Data section:
------------------------
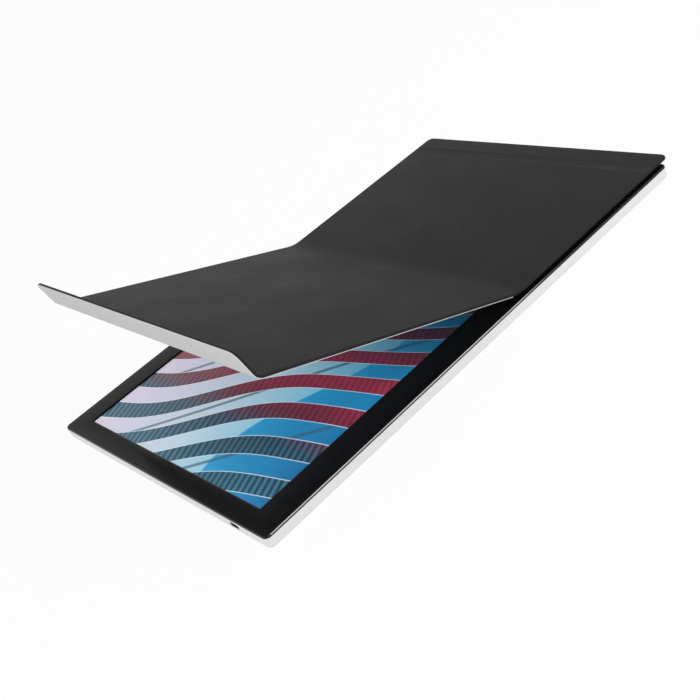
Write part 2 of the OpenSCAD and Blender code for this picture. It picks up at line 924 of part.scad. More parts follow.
rear_shell();
front_bezel();
bezel_tape();
front_polariser();
lcd_cell();
rear_polariser();
prism_films();
diffuser_film();
light_guide();
reflector_film();
led_strip();
panel_tray();
driver_board();
driver_flexes();
panel_cable();
main_board();
board_chips();
shield_can();
usb_c_receptacle();
usb_c_tongue();
tact_switch();
switch_plunger();
power_button();
board_screws();
panel_brackets();
bracket_screws();
closing_magnets();
keeper_plates();
spine_skin();
spine_board();
rear_board();
spine_lining();
strip_magnets();
strip_skin();
strip_board();
strip_lining();
inner_skin();
inner_board();
inner_lining();
outer_skin();
outer_board();
outer_lining();
flap_skin();
flap_board();
flap_lining();
flap_magnets();
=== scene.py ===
"""Portable monitor lying on its back under its half-open folding cover.

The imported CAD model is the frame. This script models the outer pieces that need
rounder edges or that bend at a crease, gives every CAD node its finish, and sets up
the camera and a plain studio.
"""
import json
import logging
import math
from dataclasses import dataclass, replace
from enum import Enum
from typing import Any, Callable, Sequence

import bmesh
import bpy
from mathutils import Matrix, Quaternion, Vector


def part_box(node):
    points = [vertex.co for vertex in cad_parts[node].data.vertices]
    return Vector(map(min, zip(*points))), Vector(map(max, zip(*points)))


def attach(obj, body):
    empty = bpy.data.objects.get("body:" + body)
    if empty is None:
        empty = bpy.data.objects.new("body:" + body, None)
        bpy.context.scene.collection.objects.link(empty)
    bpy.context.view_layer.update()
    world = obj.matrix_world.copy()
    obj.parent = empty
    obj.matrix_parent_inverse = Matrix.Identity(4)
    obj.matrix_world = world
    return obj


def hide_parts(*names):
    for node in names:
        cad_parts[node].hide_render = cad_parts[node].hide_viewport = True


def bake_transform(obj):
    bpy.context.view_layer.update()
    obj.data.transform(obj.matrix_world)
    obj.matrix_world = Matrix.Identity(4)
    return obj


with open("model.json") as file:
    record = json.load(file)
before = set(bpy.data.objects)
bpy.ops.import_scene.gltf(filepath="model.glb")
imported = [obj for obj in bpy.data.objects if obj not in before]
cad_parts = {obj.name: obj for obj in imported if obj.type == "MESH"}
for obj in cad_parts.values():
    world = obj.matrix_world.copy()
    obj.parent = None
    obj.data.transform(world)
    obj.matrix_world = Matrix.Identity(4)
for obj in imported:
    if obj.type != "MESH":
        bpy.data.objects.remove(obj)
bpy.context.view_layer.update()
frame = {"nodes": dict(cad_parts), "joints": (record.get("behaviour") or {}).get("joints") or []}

MM = 0.001
TOUCH = 0.02 * MM  # two places closer than this are the same place
WELD = TOUCH / 20  # vertices closer than this are merged
FLAT_DEGREES = 0.3  # faces that meet at less are one flat face
SHARP_DEGREES = 30.0  # faces that meet at more have a sharp edge between them
SMOOTH_DEGREES = 32.0  # faces that meet at less are shaded as one
LOG = logging.getLogger("portable_monitor")

Object = bpy.types.Object
Tree = bpy.types.ShaderNodeTree
Socket = bpy.types.NodeSocket
Node = bpy.types.ShaderNode
Material = bpy.types.Material
Edge = bmesh.types.BMEdge
Test = Callable[[Any], bool]
Pair = tuple[float, float]
Triple = tuple[float, float, float]


# Modelling by hand, in code


class Part(Enum):
    """The mesh parts that can be picked in edit mode."""

    VERTEX = "VERT"
    EDGE = "EDGE"
    FACE = "FACE"


def only(piece: Object) -> None:
    """Makes a piece the one selected and active object.

    Args:
        piece: the object.
    """
    bpy.ops.object.select_all(action="DESELECT")
    piece.select_set(True)
    bpy.context.view_layer.objects.active = piece


def pick(piece: Object, part: Part, test: Test) -> int:
    """Opens piece in edit mode with the parts selected that pass test.

    Args:
        piece: the mesh object to open.
        part: whether vertices, edges or faces are picked.
        test: gets each part and says whether it is wanted.

    Returns:
        The number of parts selected.
    """
    only(piece)
    bpy.ops.object.mode_set(mode="EDIT")
    bpy.ops.mesh.select_mode(type=part.value)
    mesh = bmesh.from_edit_mesh(piece.data)
    mesh.normal_update()
    for item in (*mesh.verts, *mesh.edges, *mesh.faces):
        item.select_set(False)
    parts = {Part.VERTEX: mesh.verts, Part.EDGE: mesh.edges,
             Part.FACE: mesh.faces}[part]
    wanted = [item for item in parts if test(item)]
    for item in wanted:
        item.select_set(True)
    mesh.select_flush_mode()
    bmesh.update_edit_mesh(piece.data)
    return len(wanted)


def close() -> None:
    """Goes back to object mode."""
    bpy.ops.object.mode_set(mode="OBJECT")

def every(_: Any) -> bool:
    """Passes any part."""
    return True


def placed(name: str, data: Any) -> Object:
    """Puts a mesh, a camera or a lamp into the scene.

    Args:
        name: the new object's name.
        data: what the object holds.

    Returns:
        The new object.
    """
    thing = bpy.data.objects.new(name, data)
    bpy.context.scene.collection.objects.link(thing)
    return thing


def duplicate(piece: Object, name: str) -> Object:
    """Copies a piece and its mesh."""
    return placed(name, piece.data.copy())


def block(name: str, low: Sequence[float], high: Sequence[float]) -> Object:
    """Adds a box to be shaped, with its place in its mesh.

    Args:
        name: the new object's name.
        low: its lowest corner, in metres.
        high: its highest corner, in metres.

    Returns:
        The new object.
    """
    a, b = Vector(low), Vector(high)
    bpy.ops.object.select_all(action="DESELECT")
    bpy.ops.mesh.primitive_cube_add(size=1, location=(a + b) / 2, scale=b - a)
    piece = bpy.context.object
    piece.name = name
    bpy.ops.object.transform_apply(location=True, rotation=True, scale=True)
    return piece


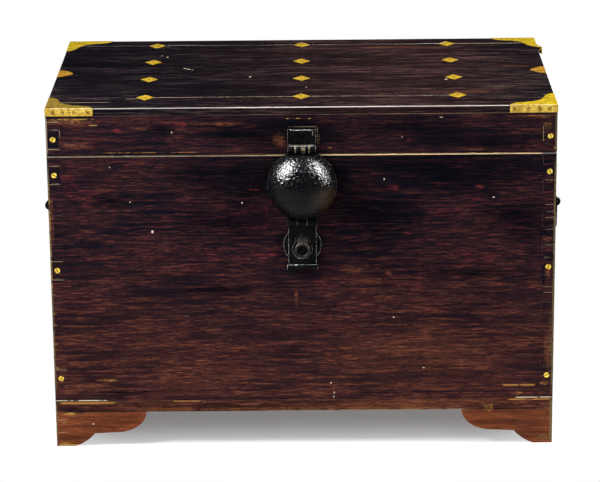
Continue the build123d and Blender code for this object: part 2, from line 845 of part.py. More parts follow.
def handles():
    """Two bails, the eyes that they turn in and the roses under the eyes."""
    for hand in hands:
        bail(hand)
    with BuildPart() as eyes:
        for hand, face in end_faces.items():
            for sign in ends.values():
                u = sign * eye_offset
                axis = on(face, u, handle_z, handle_stand)
                # The eye's disc stands on edge, its bore along the bail's axis.
                with Locations(axis):
                    Cylinder(eye_r, eye_thickness, rotation=(0, 90, 0))
                with Locations(on(face, u, handle_z, handle_stand - (bail_r + eye_r) / 2)):
                    Cylinder(eye_shank_r, handle_stand - (bail_r + eye_r) / 2 + board, align=hanging)
                with Locations(axis):
                    Cylinder(
                        bail_r + pin_clear, eye_thickness, rotation=(0, 90, 0), mode=Mode.SUBTRACT
                    )
                with Locations(on(face, u, handle_z, -board)):
                    Cylinder(eye_shank_r + rivet_rim, rivet_t, align=hanging)
    keep(eyes.part, "handle_eyes")
    with BuildPart() as roses:
        for face in end_faces.values():
            for place in eye_places(face):
                with Locations(place):
                    Cylinder(rose_r, rose_t, align=standing)
                    Cylinder(eye_shank_r + nail_clear, rose_t, align=standing, mode=Mode.SUBTRACT)
    keep(roses.part, "handle_roses")


carcass_walls()
base_rails()
bottom()
feet()
lid_frame()
lid_planks()
corner_mounts()
inlays_and_tacks()
back_hinges()
hasp()
iron_nails()
handles()
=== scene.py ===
import json
import math

import bmesh
import bpy
from mathutils import Matrix, Vector, noise


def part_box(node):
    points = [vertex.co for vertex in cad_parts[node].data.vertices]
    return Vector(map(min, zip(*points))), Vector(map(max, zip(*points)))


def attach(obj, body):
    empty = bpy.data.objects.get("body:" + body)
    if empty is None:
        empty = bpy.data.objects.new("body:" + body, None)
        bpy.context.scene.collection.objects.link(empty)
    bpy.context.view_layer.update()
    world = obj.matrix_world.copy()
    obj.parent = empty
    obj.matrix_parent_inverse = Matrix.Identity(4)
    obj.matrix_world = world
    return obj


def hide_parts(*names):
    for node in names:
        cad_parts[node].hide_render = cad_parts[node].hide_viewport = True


# The looks of a hardwood chest with brass on its lid and an iron hasp on its front, in metres.
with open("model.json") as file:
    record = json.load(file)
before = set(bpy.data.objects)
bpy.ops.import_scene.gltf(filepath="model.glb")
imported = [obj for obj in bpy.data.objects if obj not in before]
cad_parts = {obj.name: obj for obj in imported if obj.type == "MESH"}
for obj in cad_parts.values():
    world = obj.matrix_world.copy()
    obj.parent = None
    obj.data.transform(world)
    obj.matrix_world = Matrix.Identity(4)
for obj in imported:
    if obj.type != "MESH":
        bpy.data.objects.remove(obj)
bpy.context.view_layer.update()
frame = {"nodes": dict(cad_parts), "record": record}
nodes = frame["nodes"]
bodies = frame["record"]["behaviour"]["bodies"]
body_of = {node: body for body, members in bodies.items() for node in members}
scene = bpy.context.scene
scene.view_settings.view_transform = "Standard"
# The pieces that reflect the gloss cards.
all_but_brass = bpy.data.collections.new("all_but_brass")

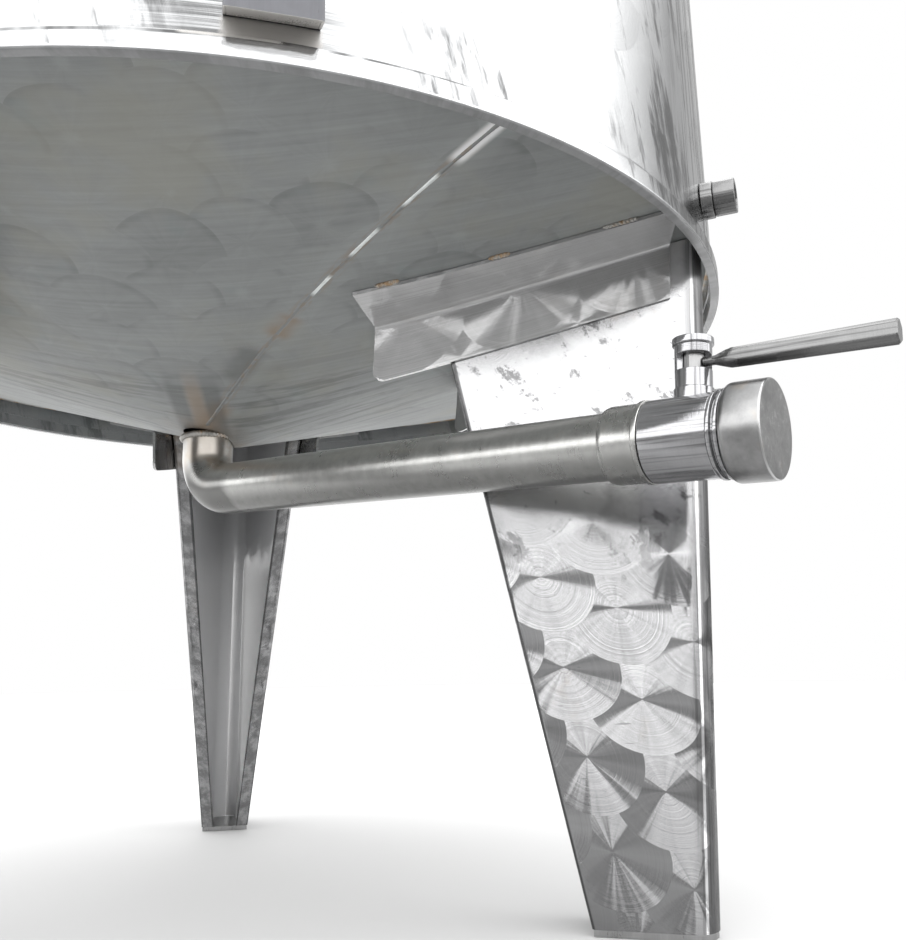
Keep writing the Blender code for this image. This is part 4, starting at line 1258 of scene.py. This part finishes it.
class TANK_OT_legs(bpy.types.Operator):
    """Build the three folded legs with their brackets and welds"""
    bl_idname = "tank.legs"
    bl_label = "Legs and brackets"

    def execute(self, context):
        sizes = context.scene.tank_sizes
        share = np.linspace(0, 1, 40)[:, None, None]
        insets = (0.0, LEG_SHEET)
        for side, azimuth in LEG_AZIMUTHS.items():
            centre = axis_frame(azimuth=math.radians(azimuth))
            # Straight lines from the foot's outline to the rim's, cut off just under the cone
            rims = [leg_outline(RIM_Z, inset) for inset in insets]
            top = np.minimum(*(bottom_z(np.linalg.norm(rim, axis=1)) for rim in rims)) - 2 * GAP
            top = top[None, :, None]
            reach = (top - FOOT_TOP) / (RIM_Z - FOOT_TOP) * share
            height = FOOT_TOP + (top - FOOT_TOP) * share
            faces = []
            for inset, rim in zip(insets, rims):
                foot = leg_outline(FOOT_TOP, inset)
                faces.append(np.concatenate((foot + (rim - foot) * reach, height), axis=-1))
            outer, inner = faces
            steps = np.linalg.norm(np.diff(outer[..., :2], axis=1), axis=-1)
            lengths = np.hstack((np.zeros((len(steps), 1)), np.cumsum(steps, axis=1)))
            chart = joined(lengths - lengths[:, -1:] / 2, outer[..., 2])
            make_piece(f"folded_leg_{side}", sheet_solid(outer, inner, chart), centre, "leg", [f"leg_{side}"],
                       bevel=sizes.edge_round)
            self.lip_welds(side, centre, outer[-1], sizes.bead_width)
            for letter, mirror in (("a", -1.0), ("b", 1.0)):
                self.bracket(f"{side}_{letter}", centre, mirror, BRACKET_LENGTHS[side], sizes)
        return {"FINISHED"}

    def lip_welds(self, side, centre, top_row, width):
        """A short bead where each lip meets the cone, on the side that faces the tank's axis."""
        grids = []
        for first, last in ((0, 5), (-1, -6)):
            share = np.linspace(0.05, 1.0, 40)[:, None]
            path = top_row[first] * (1 - share) + top_row[last] * share
            path[:, 2] = bottom_z(np.hypot(path[:, 0], path[:, 1])) - 0.0012
            path[:, 0] -= 0.0006
            normals = np.tile(np.array((-0.8, 0.0, -0.6)), (len(path), 1))
            grids += weld_bead(path, normals, width, height=0.0022, pitch=0.003, seed=first)
        make_piece(f"lip_welds_{side}", grids, centre, "bead")

    def bracket(self, name, centre, mirror, length, sizes):
        """A folded angle. Its section is an L with a bend: along the cone, then down the leg's face.

        The lower corner of its inner end is rounded off, and the flange's end runs a little askew."""
        round_off = 0.010
        skew = 0.22
        follow_within = 0.010
        hanging_part = 0.030
        arc = length - round_off * (1 - np.sin(np.linspace(0, math.pi / 2, 12)))
        s = BRACKET_START + np.union1d(np.linspace(0, length, 36), arc)[:, None]
        section = soft_corners([(BRACKET_FLANGE, 0.0), (0.0, 0.0), (0.0, -BRACKET_DROP)], [0, 0.007, 0], 8)
        section = finer(section, 0.007)
        away = 2 * GAP
        bend_z = under_cone(under_cone(RIM_Z, s, away), s, away)
        down = path_lengths(section)
        into = np.clip((s[-1] - s) / round_off, 0, 1)
        lift = (1 - np.sqrt(1 - (1 - into) ** 2)) * round_off
        hanging = np.clip((down - down[-1] + hanging_part) / hanging_part, 0, 1)[None, :]
        faces = []
        for profile in (section, offset_line(section, BRACKET_SHEET)):
            out, drop = profile.T[:, None]
            z = bend_z + drop
            skewed = s + (s - BRACKET_START) / length * out * skew
            x, y = on_leg_face(z, skewed, away + out)
            z = z + (under_cone(bend_z, skewed, away + out) - bend_z) * np.clip(out / follow_within, 0, 1)
            faces.append(joined(x, y * -mirror, z + lift * hanging))
        make_piece(f"angle_{name}", sheet_solid(*faces, joined(s, -down)), centre, "bracket",
                   [f"bracket_{name}"], bevel=sizes.edge_round)
        grids = []
        middle_z = bend_z.mean()
        half = leg_half_angle(leg_share(middle_z))
        normal = np.array((math.sin(half), mirror * math.cos(half), -1.0)) / math.sqrt(2)
        for start, end in ((0.12, 0.24), (0.54, 0.61), (0.90, 0.98)):
            stations = BRACKET_START + np.linspace(start, end, 40) * length
            x, y = on_leg_face(middle_z, stations, away + BRACKET_FLANGE + 0.0008)
            path = joined(x, -mirror * y, bottom_z(np.hypot(x, y)) - 0.0010)
            normals = np.tile(normal, (len(path), 1))
            grids += weld_bead(path, normals, sizes.bead_width, height=0.0018, pitch=0.0034, seed=start)
        make_piece(f"flange_welds_{name}", grids, centre, "bead")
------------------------
Set exercise: Starting at the top of the data above, repeat every line exactly until the line containing "from typing import Any, Callable, Sequence" has been given, then stop.

Exercise response:
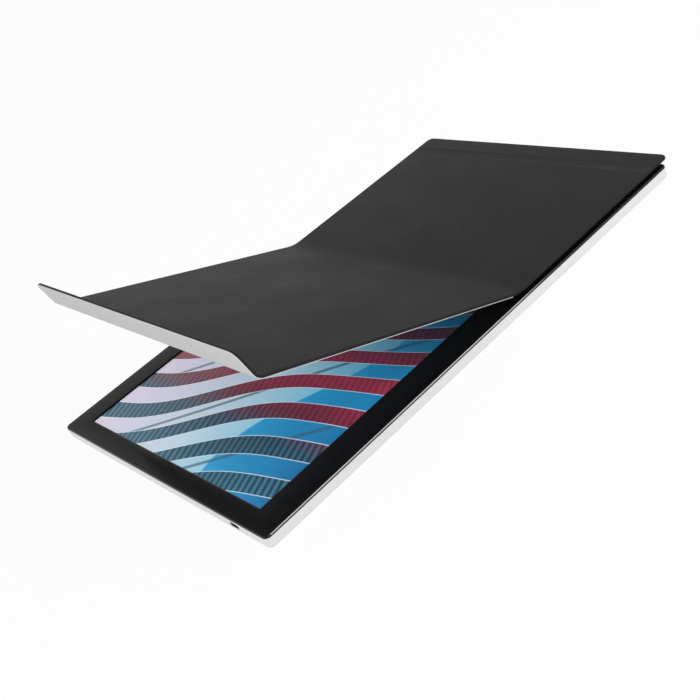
Write part 2 of the OpenSCAD and Blender code for this picture. It picks up at line 924 of part.scad. More parts follow.
rear_shell();
front_bezel();
bezel_tape();
front_polariser();
lcd_cell();
rear_polariser();
prism_films();
diffuser_film();
light_guide();
reflector_film();
led_strip();
panel_tray();
driver_board();
driver_flexes();
panel_cable();
main_board();
board_chips();
shield_can();
usb_c_receptacle();
usb_c_tongue();
tact_switch();
switch_plunger();
power_button();
board_screws();
panel_brackets();
bracket_screws();
closing_magnets();
keeper_plates();
spine_skin();
spine_board();
rear_board();
spine_lining();
strip_magnets();
strip_skin();
strip_board();
strip_lining();
inner_skin();
inner_board();
inner_lining();
outer_skin();
outer_board();
outer_lining();
flap_skin();
flap_board();
flap_lining();
flap_magnets();
=== scene.py ===
"""Portable monitor lying on its back under its half-open folding cover.

The imported CAD model is the frame. This script models the outer pieces that need
rounder edges or that bend at a crease, gives every CAD node its finish, and sets up
the camera and a plain studio.
"""
import json
import logging
import math
from dataclasses import dataclass, replace
from enum import Enum
from typing import Any, Callable, Sequence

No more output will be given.